I think those docs are primarily is pull driven. vs how to deal with asynchronous push events, aka webhooks, from github.

Does that sound correct?

I really need help with the github specific integration aspects of things.

How about this video:

If you’d prefer an even higher level of integration, use can use a GitHub organization folder to scan across multiple repositories. This video:

That is for scheduled scanning though?
We already have that set up and working.

We need the async triggered-by-PR-creation builds to happen, which apparently is a completely different area of setup.

Thank you, this one seems a lot closer to our ideal.

It kind of suggests that the documentation for various plugins, (especially the “github pull request” plugin, which is deemed unsecure now!) should be updated to read,
“Obsolete: Go use Multibranch Pipeline instead” :slight_smile:

It’s nice in that it doesnt seem neccessary any more, to go into the github configuration for each repo to define custom webhooks any more.

However… this still seems to require some amount of manual, per-repo setup.
We would have to manually create a new “Multibranch Pipeline” item in the dashboard, every time someone creates a new repo. (and we have at present, 200 repos)

Is there a way to make this work for “org folder” setups?

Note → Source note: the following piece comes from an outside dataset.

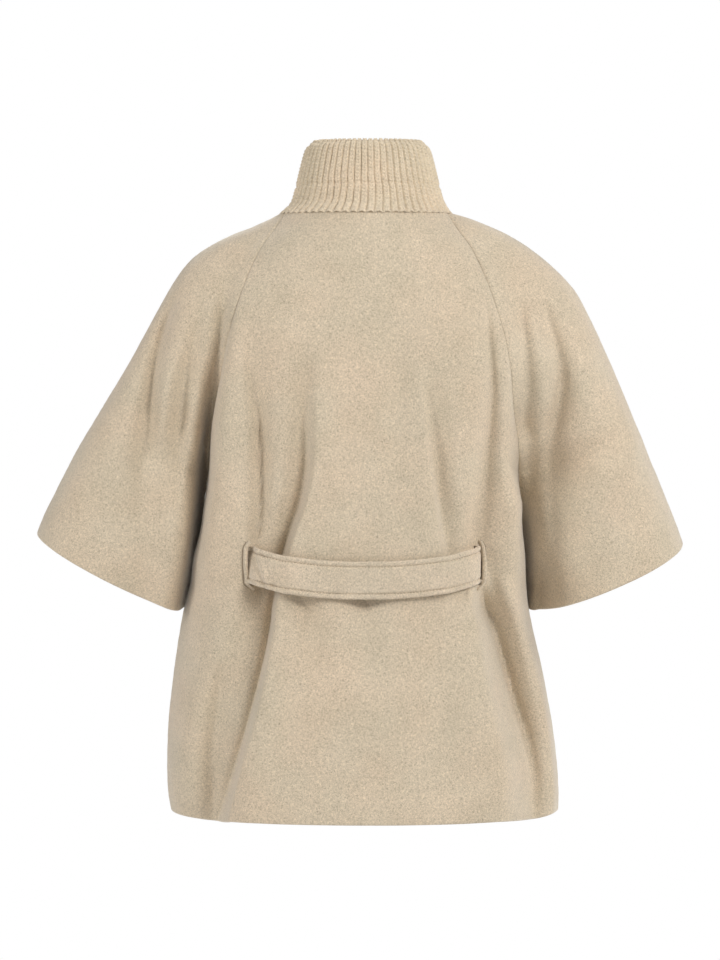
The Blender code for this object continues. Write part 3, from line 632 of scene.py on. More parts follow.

I dont see the overlap in configuration.

In an ideal world, we would do a one-time setup, that would:

  1. autobuild all updates to “release” branch, for ALL repos
  2. autobuild checks for PR pushes, for ALL repos
  3. ignore everything else

and then never have to touch jenkins config ever again.

Is that possible?

I’m not seeing that type of manual setup per repo inside the ci.jenkins.io organization folders like the plugins folder . When a new plugin repository is created in GitHub, the ci.jenkins.io organization folder sees that there is a Jenkinsfile in the root of the primary branch of the repository. A job is automatically created for that new plugin without any interaction from a ci.jenkins.io administrator.

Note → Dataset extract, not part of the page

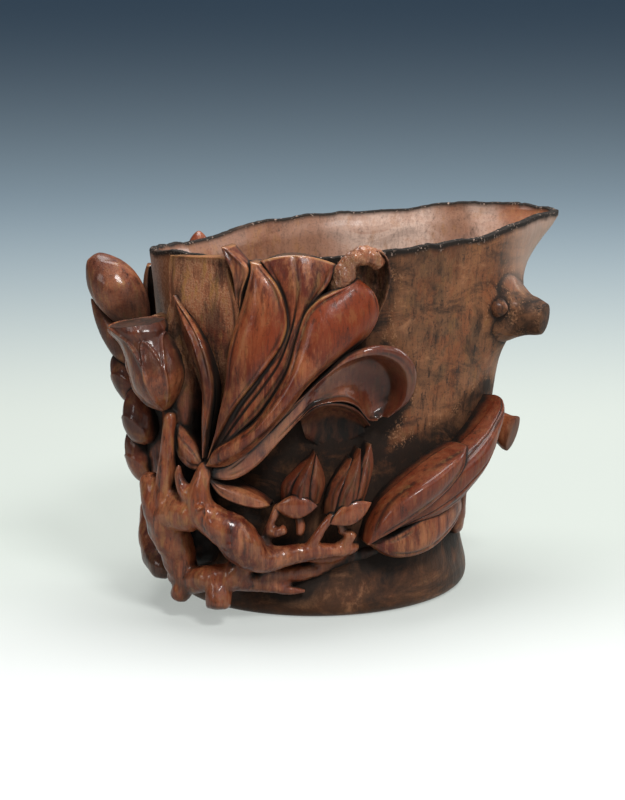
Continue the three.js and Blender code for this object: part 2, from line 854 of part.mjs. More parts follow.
      from: [-244, 73.5, 3.5],
      to: [-246, 92.6, 4],
      radius: 4.5,
      peak: 0.5,
      blunt: 0.6,
    }),
  ],
  ["petal_rim_back", relief({
    left: [[-213, 64, 2.5], [-207, 73, 3], [-206, 80, 3], [-210, 86.5, 2.6]],
    middle: [[-215, 64, 4.5], [-214, 73, 6.2], [-213.5, 80, 5.2], [-213, 87, 3]],
    right: [[-217, 64, 2.5], [-221, 73, 3], [-221, 80, 3], [-216.5, 86.5, 2.6]],
    steps: 8,
    across: 6,
  })],
  ["leaf_back", relief({
    left: [[-268, 31, 3], [-274, 39, 3.5], [-282, 47, 3.5], [-292, 54, 3]],
    middle: [[-269, 30, 4.5], [-278, 36, 6], [-286, 44, 5.5], [-293, 53, 3.5]],
    right: [[-270, 29, 3], [-281, 33, 3.5], [-290, 42, 3.5], [-294, 52, 3]],
    steps: 8,
    across: 6,
  })],
  ["flower_back_petal_left", relief({
    left: [[-243, 68, 5], [-250, 74, 5], [-257, 82, 4], [-262, 89, 3]],
    middle: [[-242, 67, 7], [-248, 70, 8.5], [-256, 77, 7.5], [-264, 87, 3.5]],
    right: [[-241, 65, 5], [-247, 66, 5.5], [-256, 72, 5], [-265, 84, 3]],
    steps: 8,
    across: 6,
  })],
  ["flower_back_petal_right", relief({
    left: [[-242, 62, 5], [-251, 63.5, 5], [-262, 67, 4], [-273, 73, 3]],
    middle: [[-242, 60.5, 7], [-252, 60, 8.5], [-264, 62, 7], [-275, 70, 3.5]],
    right: [[-241, 59, 5], [-251, 56, 5.5], [-263, 57, 5], [-276, 67, 3]],
    steps: 8,
    across: 6,
  })],
];

// Colours of the finish
const finish = (colour, roughness) =>
  new THREE.MeshStandardMaterial({ color: colour, roughness, metalness: 0 });
const bodyFinish = finish(0x7a4326, 0.5);
const carvingFinish = finish(0x70301a, 0.35);

// The same shape with its skin moved outwards by the clearance
function grown(geometry) {
  const bare = geometry.clone();
  bare.computeVertexNormals();
  const position = bare.attributes.position;
  const normal = bare.attributes.normal;
  const outwards = solidSign(bare) * clearance;
  for (let i = 0; i < position.count; i++) {
    position.setXYZ(
      i,
      position.getX(i) + outwards * normal.getX(i),
      position.getY(i) + outwards * normal.getY(i),
      position.getZ(i) + outwards * normal.getZ(i),
    );
  }
  return solidOf(bare).add(solidOf(geometry));
}

function largestBody(solid) {
  const bodies = solid.decompose();
  return bodies.reduce((best, body) => (body.volume() > best.volume() ? body : best));
}

const cup = new THREE.Group();
cup.name = "carved_bamboo_cup";

function addPiece(name, geometry, material) {
  const mesh = new THREE.Mesh(geometry, material);
  mesh.name = name;
  cup.add(mesh);
}

addPiece("cup_body", cupBody(), bodyFinish);
const trims = [trunkCutter()];
for (const [name, shape] of pieces) {
  let solid = solidOf(shape);
  for (const trim of trims) solid = solid.subtract(trim);
  addPiece(name, geometryOf(largestBody(solid)), carvingFinish);
  trims.push(grown(shape));
}

export default cup;
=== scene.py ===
"""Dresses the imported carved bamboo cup: a hollow tree trunk with a magnolia branch in high relief."""
import math

import bpy
import numpy as np
from bpy.props import FloatProperty, FloatVectorProperty, PointerProperty
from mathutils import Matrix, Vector
from mathutils.bvhtree import BVHTree


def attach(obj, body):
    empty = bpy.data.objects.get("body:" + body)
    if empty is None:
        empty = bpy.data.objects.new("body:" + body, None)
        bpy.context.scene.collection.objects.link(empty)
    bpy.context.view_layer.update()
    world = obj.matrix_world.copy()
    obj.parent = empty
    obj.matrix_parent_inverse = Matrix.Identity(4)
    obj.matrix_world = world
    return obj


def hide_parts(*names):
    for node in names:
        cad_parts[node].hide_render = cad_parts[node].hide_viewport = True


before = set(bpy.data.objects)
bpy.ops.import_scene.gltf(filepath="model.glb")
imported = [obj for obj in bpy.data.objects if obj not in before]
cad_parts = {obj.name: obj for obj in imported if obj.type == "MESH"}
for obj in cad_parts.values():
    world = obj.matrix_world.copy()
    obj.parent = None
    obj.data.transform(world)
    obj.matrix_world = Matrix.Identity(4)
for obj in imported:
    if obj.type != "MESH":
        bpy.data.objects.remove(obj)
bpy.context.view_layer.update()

bl_info = {
    "name": "Carved bamboo cup",
    "version": (1, 0, 0),
    "blender": (4, 5, 0),
    "location": "3D View > Sidebar > Bamboo cup",
    "description": "Models a carved bamboo cup over its packed frame",
    "category": "Object",
}

MM = 0.001


# Sizes and colours that a user would change


def length(name, description, default):
    return FloatProperty(name=name, description=description, default=default, unit="LENGTH", precision=4)


def colour(name, description, default):
    return FloatVectorProperty(
        name=name, description=description, default=default, subtype="COLOR", size=3, min=0.0, max=1.0
    )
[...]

When a Jenkinsfile is detected in a repository in the organization, a Multibranch Pipeline folder is created for that repository.

well, that SOUNDS great then :slight_smile:
Only thing missing is a walkthrough for using an org folder instead of the multibranch pipeline.
They seem a little different.
Would also be nice to have the walkthrough explicitly call out “These are the plugins you need”.
I currently have a bunch of “github” named plugins, including the “github checks” plugin.
I’m concerned that some of these plugins may be overwriting the behaviour I need, so seems like it would be best for me to have a setup with just the plugins required.

I was feeling very hopeful about this and was looking forward to marking it as the answer.

But I didnt get to verify it. I did the recommended jenkins (upgrade to latest), by doing an upgrade to the latest.

Now it wont even start.
systemctl status and journalctl dont show any clear “This is broken pls fix” lines.
and there are no useful error log files that I can find to reference either.
example:

 ░░ The unit jenkins.service has entered the 'failed' state with result 'exit-code'.
Jan 15 20:29:08 jenkins-ci.c.software-builds.internal systemd[1]: Failed to start jenkins.service - Jenkins Continuous Integration Server.
░░ Subject: A start job for unit jenkins.service has failed
░░ Defined-By: systemd
░░ Support: http://www.ubuntu.com/support
░░ 
░░ A start job for unit jenkins.service has finished with a failure.
░░ 
░░ The job identifier is 7789 and the job result is failed.
Starting health checks at Wed Jan 15 20:25:37 UTC 2025
Health check results at Wed Jan 15 20:25:37 UTC 2025:
 * disk-space: Result{isHealthy=true, duration=0, timestamp=2025-01-15T20:25:37.802Z}
 * plugins: Result{isHealthy=true, message=No failed plugins, duration=0, timestamp=2025-01-15T20:25:37.802Z}
 * temporary-space: Result{isHealthy=true, duration=0, timestamp=2025-01-15T20:25:37.803Z}
 * thread-deadlock: Result{isHealthy=true, duration=0, timestamp=2025-01-15T20:25:37.803Z}
Jan 15 20:28:18 jenkins-ci.c.software-builds.internal systemd[1]: jenkins.service: Consumed 3.363s CPU time.
Jan 15 20:28:56 jenkins-ci.c.software-builds.internal systemd[1]: jenkins.service: Start request repeated too quickly.
Jan 15 20:28:56 jenkins-ci.c.software-builds.internal systemd[1]: jenkins.service: Failed with result 'exit-code'.
Jan 15 20:28:56 jenkins-ci.c.software-builds.internal systemd[1]: Failed to start jenkins.service - Jenkins Continuous Integration Server.
Jan 15 20:29:08 jenkins-ci.c.software-builds.internal systemd[1]: jenkins.service: Start request repeated too quickly.
Jan 15 20:29:08 jenkins-ci.c.software-builds.internal systemd[1]: jenkins.service: Failed with result 'exit-code'.
Jan 15 20:29:08 jenkins-ci.c.software-builds.internal systemd[1]: Failed to start jenkins.service - Jenkins Continuous Integration Server.